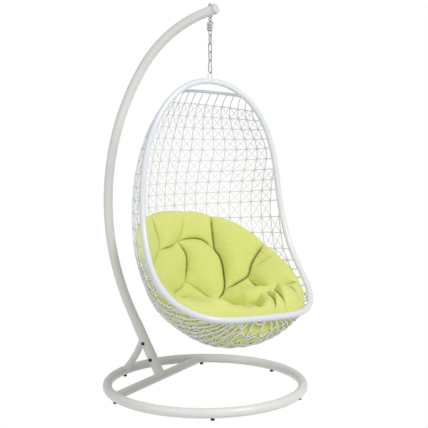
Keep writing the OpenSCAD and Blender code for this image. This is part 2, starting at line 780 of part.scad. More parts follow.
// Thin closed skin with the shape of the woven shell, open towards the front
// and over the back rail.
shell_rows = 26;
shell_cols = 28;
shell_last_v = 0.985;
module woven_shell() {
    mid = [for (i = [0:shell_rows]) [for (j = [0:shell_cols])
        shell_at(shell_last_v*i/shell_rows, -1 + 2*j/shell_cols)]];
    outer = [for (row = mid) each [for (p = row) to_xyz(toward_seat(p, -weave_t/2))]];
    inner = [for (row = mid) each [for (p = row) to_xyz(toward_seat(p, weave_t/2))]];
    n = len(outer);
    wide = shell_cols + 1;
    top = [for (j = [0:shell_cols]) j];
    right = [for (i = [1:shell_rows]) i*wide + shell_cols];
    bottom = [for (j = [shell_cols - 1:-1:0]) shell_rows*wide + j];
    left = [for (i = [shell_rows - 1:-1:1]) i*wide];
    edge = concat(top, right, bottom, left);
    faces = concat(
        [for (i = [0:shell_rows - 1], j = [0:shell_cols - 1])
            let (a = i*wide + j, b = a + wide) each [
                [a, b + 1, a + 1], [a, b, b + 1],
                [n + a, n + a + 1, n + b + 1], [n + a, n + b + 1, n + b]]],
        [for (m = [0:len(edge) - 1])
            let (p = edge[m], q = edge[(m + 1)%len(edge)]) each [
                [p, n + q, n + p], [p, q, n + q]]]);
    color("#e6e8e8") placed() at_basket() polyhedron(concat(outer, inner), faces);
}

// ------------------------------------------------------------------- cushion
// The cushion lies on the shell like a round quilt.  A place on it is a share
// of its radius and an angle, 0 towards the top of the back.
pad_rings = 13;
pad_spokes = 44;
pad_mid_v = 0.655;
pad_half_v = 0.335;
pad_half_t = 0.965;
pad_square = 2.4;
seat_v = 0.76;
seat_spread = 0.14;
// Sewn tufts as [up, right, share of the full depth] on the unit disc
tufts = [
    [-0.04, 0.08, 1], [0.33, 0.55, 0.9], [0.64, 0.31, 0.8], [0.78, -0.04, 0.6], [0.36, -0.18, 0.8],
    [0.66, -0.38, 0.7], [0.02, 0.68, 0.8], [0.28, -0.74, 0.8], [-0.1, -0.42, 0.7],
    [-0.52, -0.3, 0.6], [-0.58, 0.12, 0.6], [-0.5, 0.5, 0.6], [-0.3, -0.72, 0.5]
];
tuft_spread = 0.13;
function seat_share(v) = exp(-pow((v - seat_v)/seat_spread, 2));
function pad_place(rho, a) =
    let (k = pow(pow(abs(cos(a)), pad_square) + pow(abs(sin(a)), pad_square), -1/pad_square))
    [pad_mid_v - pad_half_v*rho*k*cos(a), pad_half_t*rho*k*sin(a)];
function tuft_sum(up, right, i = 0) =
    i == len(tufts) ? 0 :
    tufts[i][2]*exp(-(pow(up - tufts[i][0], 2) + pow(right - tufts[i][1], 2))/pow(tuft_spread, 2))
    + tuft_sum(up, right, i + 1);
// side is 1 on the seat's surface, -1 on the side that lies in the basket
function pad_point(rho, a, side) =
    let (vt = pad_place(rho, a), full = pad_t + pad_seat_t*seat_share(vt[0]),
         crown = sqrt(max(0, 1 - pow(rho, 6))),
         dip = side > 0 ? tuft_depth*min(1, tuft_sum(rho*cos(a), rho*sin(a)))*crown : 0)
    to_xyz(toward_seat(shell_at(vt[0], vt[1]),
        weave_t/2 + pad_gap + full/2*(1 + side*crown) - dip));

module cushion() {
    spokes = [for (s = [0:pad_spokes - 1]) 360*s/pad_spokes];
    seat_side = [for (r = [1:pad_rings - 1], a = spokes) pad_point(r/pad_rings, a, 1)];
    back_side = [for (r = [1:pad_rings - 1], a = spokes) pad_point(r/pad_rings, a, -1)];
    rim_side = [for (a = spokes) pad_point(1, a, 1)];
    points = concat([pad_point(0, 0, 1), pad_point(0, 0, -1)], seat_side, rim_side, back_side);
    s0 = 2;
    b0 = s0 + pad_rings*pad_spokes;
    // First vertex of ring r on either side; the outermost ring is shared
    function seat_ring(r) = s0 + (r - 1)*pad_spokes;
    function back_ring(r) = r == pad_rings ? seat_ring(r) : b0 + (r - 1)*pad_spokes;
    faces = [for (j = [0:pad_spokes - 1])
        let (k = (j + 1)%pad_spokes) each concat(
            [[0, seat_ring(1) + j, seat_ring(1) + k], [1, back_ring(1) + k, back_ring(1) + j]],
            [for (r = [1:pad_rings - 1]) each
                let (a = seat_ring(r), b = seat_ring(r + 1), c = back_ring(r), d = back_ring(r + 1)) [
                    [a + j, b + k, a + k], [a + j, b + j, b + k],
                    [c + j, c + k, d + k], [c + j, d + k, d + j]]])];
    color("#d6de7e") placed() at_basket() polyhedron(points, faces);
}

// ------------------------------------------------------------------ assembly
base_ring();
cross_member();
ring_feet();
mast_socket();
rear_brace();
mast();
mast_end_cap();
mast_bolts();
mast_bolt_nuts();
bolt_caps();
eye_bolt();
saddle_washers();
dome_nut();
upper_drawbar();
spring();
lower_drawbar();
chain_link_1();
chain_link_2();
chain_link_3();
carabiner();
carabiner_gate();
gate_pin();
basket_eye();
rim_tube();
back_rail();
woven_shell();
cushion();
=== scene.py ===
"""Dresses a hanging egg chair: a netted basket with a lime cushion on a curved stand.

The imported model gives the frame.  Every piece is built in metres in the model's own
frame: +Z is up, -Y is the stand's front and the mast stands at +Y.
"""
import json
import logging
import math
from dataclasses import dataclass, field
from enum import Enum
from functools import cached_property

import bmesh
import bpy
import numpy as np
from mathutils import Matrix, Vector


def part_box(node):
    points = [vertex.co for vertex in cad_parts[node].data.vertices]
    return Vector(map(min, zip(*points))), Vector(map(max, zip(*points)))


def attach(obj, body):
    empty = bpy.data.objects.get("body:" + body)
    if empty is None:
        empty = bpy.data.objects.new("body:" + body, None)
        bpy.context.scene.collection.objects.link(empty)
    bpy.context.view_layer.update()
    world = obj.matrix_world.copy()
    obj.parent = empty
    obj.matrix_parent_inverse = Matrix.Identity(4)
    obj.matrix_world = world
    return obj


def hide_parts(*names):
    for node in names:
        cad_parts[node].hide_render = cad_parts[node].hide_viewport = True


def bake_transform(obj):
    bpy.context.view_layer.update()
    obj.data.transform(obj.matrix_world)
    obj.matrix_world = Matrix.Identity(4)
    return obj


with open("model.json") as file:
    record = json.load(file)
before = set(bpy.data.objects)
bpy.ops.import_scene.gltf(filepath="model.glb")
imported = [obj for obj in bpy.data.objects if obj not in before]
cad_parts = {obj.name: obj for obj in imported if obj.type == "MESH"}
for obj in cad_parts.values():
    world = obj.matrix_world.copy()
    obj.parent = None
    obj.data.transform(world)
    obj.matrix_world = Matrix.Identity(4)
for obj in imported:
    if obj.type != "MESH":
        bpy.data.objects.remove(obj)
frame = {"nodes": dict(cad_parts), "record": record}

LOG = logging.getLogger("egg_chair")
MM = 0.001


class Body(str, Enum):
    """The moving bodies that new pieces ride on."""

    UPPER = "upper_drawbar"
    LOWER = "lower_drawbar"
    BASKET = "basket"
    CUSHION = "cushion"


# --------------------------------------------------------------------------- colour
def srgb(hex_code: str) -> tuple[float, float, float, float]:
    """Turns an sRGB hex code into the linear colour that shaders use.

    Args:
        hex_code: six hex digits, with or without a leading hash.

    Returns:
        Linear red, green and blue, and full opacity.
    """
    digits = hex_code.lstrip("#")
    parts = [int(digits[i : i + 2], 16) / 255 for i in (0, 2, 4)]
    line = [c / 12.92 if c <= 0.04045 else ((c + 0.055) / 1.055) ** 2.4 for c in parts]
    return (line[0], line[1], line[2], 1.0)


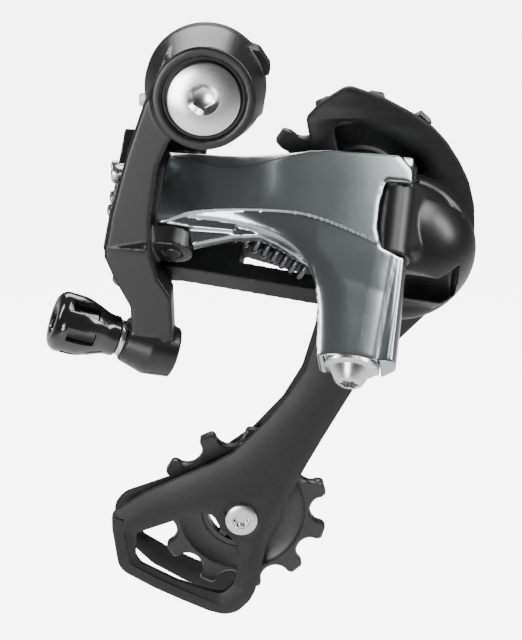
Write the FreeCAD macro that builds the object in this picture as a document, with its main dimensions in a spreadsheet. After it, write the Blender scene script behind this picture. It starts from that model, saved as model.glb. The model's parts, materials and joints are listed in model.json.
....
Make an exact transcription of the lines from the line with "mast_bolt_nuts();" through the line with "points = [vertex.co", inclusive, omitting all others.

▶ _TASK RESULT_:
mast_bolt_nuts();
bolt_caps();
eye_bolt();
saddle_washers();
dome_nut();
upper_drawbar();
spring();
lower_drawbar();
chain_link_1();
chain_link_2();
chain_link_3();
carabiner();
carabiner_gate();
gate_pin();
basket_eye();
rim_tube();
back_rail();
woven_shell();
cushion();
=== scene.py ===
"""Dresses a hanging egg chair: a netted basket with a lime cushion on a curved stand.

The imported model gives the frame.  Every piece is built in metres in the model's own
frame: +Z is up, -Y is the stand's front and the mast stands at +Y.
"""
import json
import logging
import math
from dataclasses import dataclass, field
from enum import Enum
from functools import cached_property

import bmesh
import bpy
import numpy as np
from mathutils import Matrix, Vector


def part_box(node):
    points = [vertex.co for vertex in cad_parts[node].data.vertices]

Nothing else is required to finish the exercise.